Will Venoco profit from this project?  Absolutely!  But so will our cities and County in the form of new jobs and spending, taxes and other financial returns.  We can’t be opposed to a drilling project simply because its a drilling project.  Things have changed since 1969, technology has been improved and Venoco has done their due diligence and kept the concerns of local residents in mind.  It’s a win/win for both us and Venoco and that’s not bad.  I support this project not because we’re desperate and in need of the extra money, I support it because it has been well thought out, has been adjusted based on local input and concerns and it mutually beneficial to both parties involved.  They’ve chosen to work with us rather than try to push or bully us around.  Kudos to Venoco for approaching this the right way.

» on 02.07.09 @ 09:15 AM

As long as no-one at Venoco makes more than a school teacher, and there is totally open accounting, so every penny not for a direct cost or a school teacher’s salary goes to Carp, I’d be in favor.

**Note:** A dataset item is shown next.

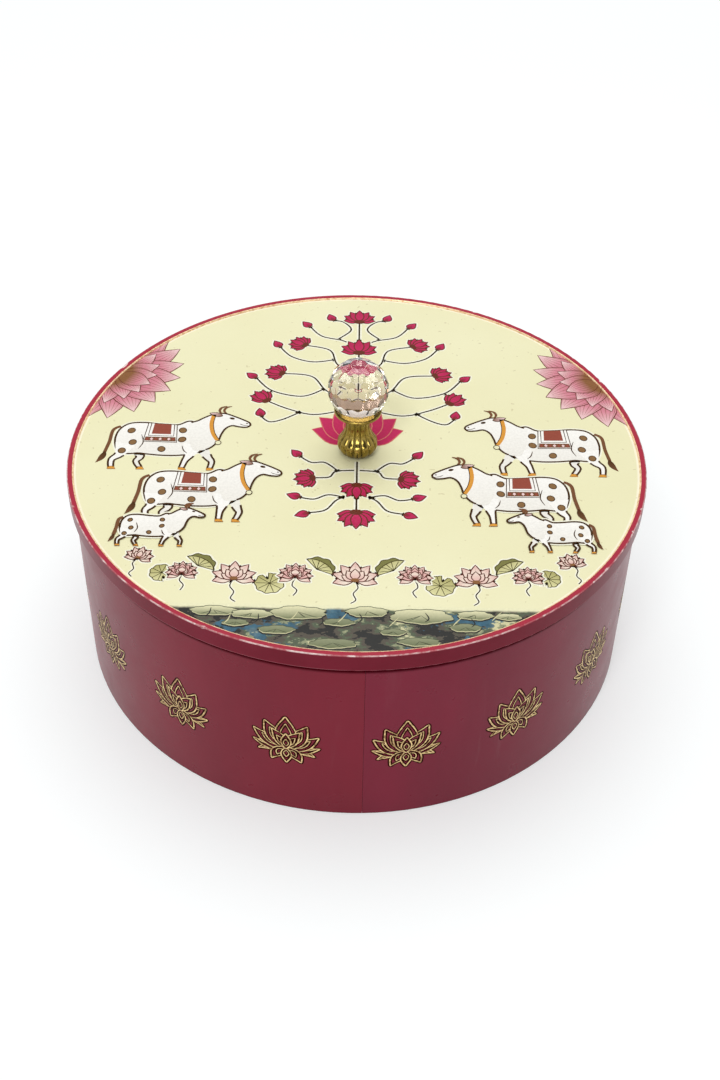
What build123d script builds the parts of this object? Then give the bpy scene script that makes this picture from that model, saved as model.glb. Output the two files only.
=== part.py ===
from build123d import *
from math import atan2, cos, degrees, radians, sin, sqrt
import os

# Round wooden box with a lift-off lid and a crystal knob, in millimetres.
# The origin is at the middle of the underside, +Z is up and the front is towards -Y.

# Box sizes
body_radius = 125.1            # outside of the crimson wrap
body_height = 89.4             # from what the box stands on to the top of its wall
wall_thickness = 4.0
wrap_thickness = 0.6
wrap_seam_width = 0.12         # where the two ends of the wrap meet
wrap_seam_angle = 2.1          # degrees to the right of the front
wrap_top_margin = 1.2          # how far the wrap stops below the wall's top, as a shadow line under the lid
base_thickness = 5.0
cover_thickness = 0.5          # sheet under the box
cover_margin = 1.6             # how far that sheet stays inside the wall's outer face
lining_thickness = 0.8
lining_top_margin = 0.6        # how far the lining stops below the wall's top
glue_gap = 0.1                 # round pieces that are glued into each other

# Lid sizes
lid_overhang = 1.9             # how far the lid stands out past the box
hoop_thickness = 2.4
hoop_top_round = 0.6
hoop_edge_round = 0.3
panel_thickness = 6.0
print_thickness = 1.15         # printed sheet with its clear coat
rim_lip = 0.95                 # how far the hoop stands above the print
ring_width = 6.0
ring_depth = 7.0
ring_clearance = 0.8           # locating ring to the lining inside the wall
lid_lining_clearance = 0.4

# Knob sizes
foot_radius = 5.7
bulb_radius = 8.9
bulb_height = 4.8              # widest level of the bulb above the print
neck_radius = 5.4
neck_height = 15.0             # narrowest level of the neck above the print
flare_height = 19.0            # where the neck turns out into the cup
cup_radius = 10.3
cup_height = 22.8              # top of the cup above the print
cup_rim_height = 1.3
cup_rim_width = 0.95
cup_rim_round = 0.4
dish_depth = 1.7
dish_slope = 1.1
flute_count = 14
flute_radius = 0.7
flute_depth = 0.45
ball_radius = 12.85            # to the middle of a facet
ball_flat = 0.4                # how much more is cut off at the top and bottom
facets_round = 16              # facets in each of the middle rows
facet_rows = 3                 # rows above the middle row, and below it

# Screw sizes, M4 with a pan head
screw_radius = 2.0
screw_length = 20.0
screw_head_radius = 4.0
screw_head_height = 2.6
screw_head_round = 0.9
screw_recess_radius = 1.3
screw_recess_depth = 1.4
screw_hole_clearance = 0.3     # through the lid
thread_clearance = 0.05        # in the knob's base
bore_end_gap = 1.0             # bore beyond the end of the screw
washer_radius = 5.5
washer_thickness = 0.8
washer_hole_clearance = 0.15

# Radii that follow from these
wall_outer = body_radius - wrap_thickness - glue_gap / 2
wall_inner = wall_outer - wall_thickness
lining_outer = wall_inner - glue_gap / 2
lining_inner = lining_outer - lining_thickness
lid_radius = body_radius + lid_overhang
hoop_inner = lid_radius - hoop_thickness
panel_radius = hoop_inner - glue_gap
ring_outer = lining_inner - ring_clearance
ring_inner = ring_outer - ring_width

# Levels that follow from these
base_top = cover_thickness + base_thickness
panel_bottom = body_height
panel_top = panel_bottom + panel_thickness
print_top = panel_top + print_thickness
rim_top = print_top + rim_lip
ring_bottom = panel_bottom - ring_depth


def disc(radius, bottom, thickness):
    """Flat round disc between two levels."""
    return Pos(0, 0, bottom) * Cylinder(radius, thickness, align=(Align.CENTER, Align.CENTER, Align.MIN))


def hoop(outer, inner, bottom, height):
    """Upright ring between two radii."""
    return disc(outer, bottom, height) - disc(inner, bottom, height)


def around_front(angle, radius):
    """Place on the upright wall, at an angle in degrees to the right of the front."""
    return Rot(0, 0, angle) * Pos(0, -radius, 0)


# Box

def make_body_wall():
    return hoop(wall_outer, wall_inner, cover_thickness, body_height - cover_thickness)


def make_body_wrap():
    wrap_height = body_height - wrap_top_margin - cover_thickness
    wrap = hoop(body_radius, body_radius - wrap_thickness, cover_thickness, wrap_height)
    slot = Box(wrap_seam_width, 4 * wrap_thickness, 2 * body_height)
    return wrap - around_front(wrap_seam_angle, body_radius) * slot


def make_base_disc():
    return disc(wall_inner - glue_gap, cover_thickness, base_thickness)


def make_base_cover():
    return disc(wall_outer - cover_margin, 0, cover_thickness)


def make_wall_lining():
    return hoop(lining_outer, lining_inner, base_top, body_height - lining_top_margin - base_top)


def make_floor_lining():
    return disc(lining_inner - glue_gap, base_top, lining_thickness)


# Lid

def make_lid_panel():
    return disc(panel_radius, panel_bottom, panel_thickness) - screw_hole()


def make_lid_hoop():
    band = hoop(lid_radius, hoop_inner, panel_bottom, rim_top - panel_bottom)
    band = fillet(hoop_edges(band, lid_radius, rim_top), min(hoop_top_round, hoop_thickness / 3))
    band = fillet(hoop_edges(band, lid_radius, panel_bottom), min(hoop_edge_round, hoop_thickness / 6))
    return fillet(hoop_edges(band, hoop_inner, rim_top), min(hoop_edge_round, hoop_thickness / 6))


def hoop_edges(band, radius, level):
    """The round edge of the hoop with that radius at that level."""
    circles = band.edges().filter_by(GeomType.CIRCLE)
    return circles.filter_by(lambda edge: abs(edge.radius - radius) < 0.01 and abs(edge.center().Z - level) < 0.01)


def make_lid_print():
    return disc(panel_radius, panel_top, print_thickness) - screw_hole()


def make_locating_ring():
    return hoop(ring_outer, ring_inner, ring_bottom, ring_depth)


def make_lid_lining():
    lining = disc(ring_inner - lid_lining_clearance, panel_bottom - lining_thickness, lining_thickness)
    return lining - disc(washer_radius + lid_lining_clearance, panel_bottom - lining_thickness, lining_thickness)


# Knob

def screw_hole():
    return disc(screw_radius + screw_hole_clearance, panel_bottom - 1, print_top - panel_bottom + 2)


def knob_curves():
    """Centres and radii of the bulb's arc and of the hollow neck's arc, which touch, as (radius, height)."""
    bulb_inset = bulb_radius - foot_radius
    bulb_arc = (bulb_height ** 2 + bulb_inset ** 2) / (2 * bulb_inset)
    bulb_centre = (bulb_radius - bulb_arc, bulb_height)
    across = neck_radius - bulb_centre[0]
    up = neck_height - bulb_height
    neck_arc = (across ** 2 + up ** 2 - bulb_arc ** 2) / (2 * (bulb_arc - across))
    neck_centre = (neck_radius + neck_arc, neck_height)
    return bulb_centre, bulb_arc, neck_centre, neck_arc


def on_circle(centre, radius, angle):
    return (centre[0] + radius * cos(radians(angle)), centre[1] + radius * sin(radians(angle)))


def knob_arc_angles():
    """Angles in degrees where the two arcs start, touch and end."""
    bulb_centre, bulb_arc, neck_centre, neck_arc = knob_curves()
    start = degrees(atan2(-bulb_centre[1], foot_radius - bulb_centre[0]))
    touch = degrees(atan2(neck_centre[1] - bulb_centre[1], neck_centre[0] - bulb_centre[0]))
    end = 180 - degrees(atan2(flare_height - neck_height, sqrt(neck_arc ** 2 - (flare_height - neck_height) ** 2)))
    return start, touch, end


def make_knob_base():
    bulb_centre, bulb_arc, neck_centre, neck_arc = knob_curves()
    start, touch, end = knob_arc_angles()
    flare_point = on_circle(neck_centre, neck_arc, end)
    cup_bottom = cup_height - cup_rim_height
    dish_floor = cup_height - dish_depth
    outline = [
        Line((0, 0), (foot_radius, 0)),
        ThreePointArc(
            (foot_radius, 0),
            on_circle(bulb_centre, bulb_arc, (start + touch) / 2),
            on_circle(bulb_centre, bulb_arc, touch),
        ),
        ThreePointArc(
            on_circle(bulb_centre, bulb_arc, touch),
            on_circle(neck_centre, neck_arc, (180 + touch + end) / 2),
            flare_point,
        ),
        Line(flare_point, (cup_radius, cup_bottom)),
        Line((cup_radius, cup_bottom), (cup_radius, cup_height)),
        Line((cup_radius, cup_height), (cup_radius - cup_rim_width, cup_height)),
        Line((cup_radius - cup_rim_width, cup_height), (cup_radius - cup_rim_width - dish_slope, dish_floor)),
        Line((cup_radius - cup_rim_width - dish_slope, dish_floor), (0, dish_floor)),
        Line((0, dish_floor), (0, 0)),
    ]
    profile = Plane.XZ * make_face(Curve() + outline)
    casting = revolve(profile, Axis.Z)
    rim_edges = casting.edges().filter_by(GeomType.CIRCLE).filter_by(is_cup_edge)
    casting = fillet(rim_edges, min(cup_rim_round, cup_rim_height / 3, cup_rim_width / 3))
    for index in range(flute_count):
        casting -= Rot(0, 0, index * 360 / flute_count) * flute_cutter()
    bore_depth = screw_reach() + bore_end_gap
    casting -= disc(screw_radius + thread_clearance, 0, bore_depth)
    return Pos(0, 0, print_top) * casting


def is_cup_edge(edge):
    """The two outer edges of the cup's rim."""
    level = edge.center().Z
    return abs(edge.radius - cup_radius) < 0.01 and level > cup_height - cup_rim_height - 0.01


def flute_cutter():
    """Round groove that runs up the bulb and the neck."""
    bulb_centre, bulb_arc, neck_centre, neck_arc = knob_curves()
    start, touch, end = knob_arc_angles()
    lift = flute_radius - flute_depth
    outer_arc = bulb_arc + lift
    inner_arc = neck_arc - lift
    lower_run = ThreePointArc(
        on_circle(bulb_centre, outer_arc, start),
        on_circle(bulb_centre, outer_arc, (start + touch) / 2),
        on_circle(bulb_centre, outer_arc, touch),
    )
    upper_end = (180 + end) / 2
    upper_run = ThreePointArc(
        on_circle(neck_centre, inner_arc, 180 + touch),
        on_circle(neck_centre, inner_arc, (180 + touch + upper_end) / 2),
        on_circle(neck_centre, inner_arc, upper_end),
    )
    path = Plane.XZ * (Curve() + [lower_run, upper_run])
    section = Plane(origin=path @ 0, z_dir=path % 0) * Circle(flute_radius)
    return sweep(section, path=path)


def make_knob_ball():
    """Ball cut with rows of flat facets, each row turned by half a facet against the next."""
    table = ball_radius - ball_flat
    ball = Cylinder(2 * ball_radius, 2 * table)
    row_step = 90 / (facet_rows + 1)
    for row in range(-facet_rows, facet_rows + 1):
        count = facets_round // 2 if abs(row) == facet_rows else facets_round
        turn = 180 / count if row % 2 else 0
        for index in range(count):
            around = radians(index * 360 / count + turn)
            above = radians(row * row_step)
            normal = Vector(cos(above) * cos(around), cos(above) * sin(around), sin(above))
            facet = Plane(origin=normal * ball_radius, z_dir=normal)
            ball = split(ball, bisect_by=facet, keep=Keep.BOTTOM)
    return Pos(0, 0, print_top + cup_height - dish_depth + table) * ball


def screw_reach():
    """How far the screw goes into the knob's base."""
    return screw_length - washer_thickness - panel_thickness - print_thickness


def make_knob_screw():
    head_top = panel_bottom - washer_thickness
    head = disc(screw_head_radius, head_top - screw_head_height, screw_head_height)
    head_edge = head.edges().filter_by(GeomType.CIRCLE).sort_by(Axis.Z)[0]
    head = fillet(head_edge, min(screw_head_round, screw_head_height / 2))
    recess = Box(2 * screw_recess_radius, screw_recess_radius / 2, 2 * screw_recess_depth)
    recess += Rot(0, 0, 90) * recess
    screw = head + disc(screw_radius, head_top, screw_length)
    return screw - Pos(0, 0, head_top - screw_head_height) * recess


def make_knob_washer():
    bottom = panel_bottom - washer_thickness
    return hoop(washer_radius, screw_radius + washer_hole_clearance, bottom, washer_thickness)


def export_nodes():
    nodes = {
        "body_wall": make_body_wall(),
        "body_wrap": make_body_wrap(),
        "base_disc": make_base_disc(),
        "base_cover": make_base_cover(),
        "wall_lining": make_wall_lining(),
        "floor_lining": make_floor_lining(),
        "lid_panel": make_lid_panel(),
        "lid_hoop": make_lid_hoop(),
        "lid_print": make_lid_print(),
        "locating_ring": make_locating_ring(),
        "lid_lining": make_lid_lining(),
        "knob_base": make_knob_base(),
        "knob_ball": make_knob_ball(),
        "knob_screw": make_knob_screw(),
        "knob_washer": make_knob_washer(),
    }
    os.makedirs("parts", exist_ok=True)
    for name, shape in nodes.items():
        shape.label = name
        export_step(shape, f"parts/{name}.step")


export_nodes()
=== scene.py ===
import bmesh
import bpy
import cmath
from math import atan2, cos, log, pi, radians, sin, sqrt
from mathutils import Matrix, Vector


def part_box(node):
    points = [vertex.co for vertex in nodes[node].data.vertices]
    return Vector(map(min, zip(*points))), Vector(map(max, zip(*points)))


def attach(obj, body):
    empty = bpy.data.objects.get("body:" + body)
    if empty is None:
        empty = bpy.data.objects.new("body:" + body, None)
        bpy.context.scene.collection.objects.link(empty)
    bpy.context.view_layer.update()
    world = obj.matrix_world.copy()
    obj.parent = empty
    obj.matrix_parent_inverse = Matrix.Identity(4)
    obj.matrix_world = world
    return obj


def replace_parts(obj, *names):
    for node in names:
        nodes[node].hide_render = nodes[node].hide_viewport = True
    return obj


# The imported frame, and the sizes that the pieces take from it, in metres.
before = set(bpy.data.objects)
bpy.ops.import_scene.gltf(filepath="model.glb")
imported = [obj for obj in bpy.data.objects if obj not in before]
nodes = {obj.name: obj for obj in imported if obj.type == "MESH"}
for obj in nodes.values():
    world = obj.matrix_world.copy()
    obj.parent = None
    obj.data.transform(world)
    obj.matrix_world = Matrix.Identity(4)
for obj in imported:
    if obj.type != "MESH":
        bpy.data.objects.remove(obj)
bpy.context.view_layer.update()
MM = 0.001
print_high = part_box("lid_print")[1]
print_top = print_high.z
print_radius = print_high.x
hoop_low, hoop_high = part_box("lid_hoop")
wall_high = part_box("body_wall")[1]
wrap_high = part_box("body_wrap")[1]
wrap_radius = wrap_high.x
ball_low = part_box("knob_ball")[0]


def srgb(red, green, blue):
    """Linear colour of an sRGB colour given as 0 to 255."""
    linear = []
    for value in (red, green, blue):
        share = value / 255
        linear.append(share / 12.92 if share <= 0.04045 else ((share + 0.055) / 1.055) ** 2.4)
    return tuple(linear)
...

No more billion-dollar bonuses for those who rip off the public.  If Venoco won’t work for teacher’s salaries, from president on down, it is a ripoff.

» on 02.07.09 @ 04:19 PM

Do it right, who at Venoco has ripped off the public? Do you have any evidence?

Other people ripping us off, by your definition (people who make more than teachers):
University professors
Insurance agents
Computer programmers
Hotel Managers
Your boss
and the list goes on. I think you get the idea.

» on 02.07.09 @ 06:16 PM

Cheap date says: “Venoco will garner a lot more profit than the measly $200 million Carpinteria will get.”

In 2006, Venoco reported a $24 mm gain on $278 mm revenue (an 8.6% ROS).
In 2007, Venoco reported a $73 mm loss on $234 mm revenue.
I haven’t seen their 2008 numbers yet.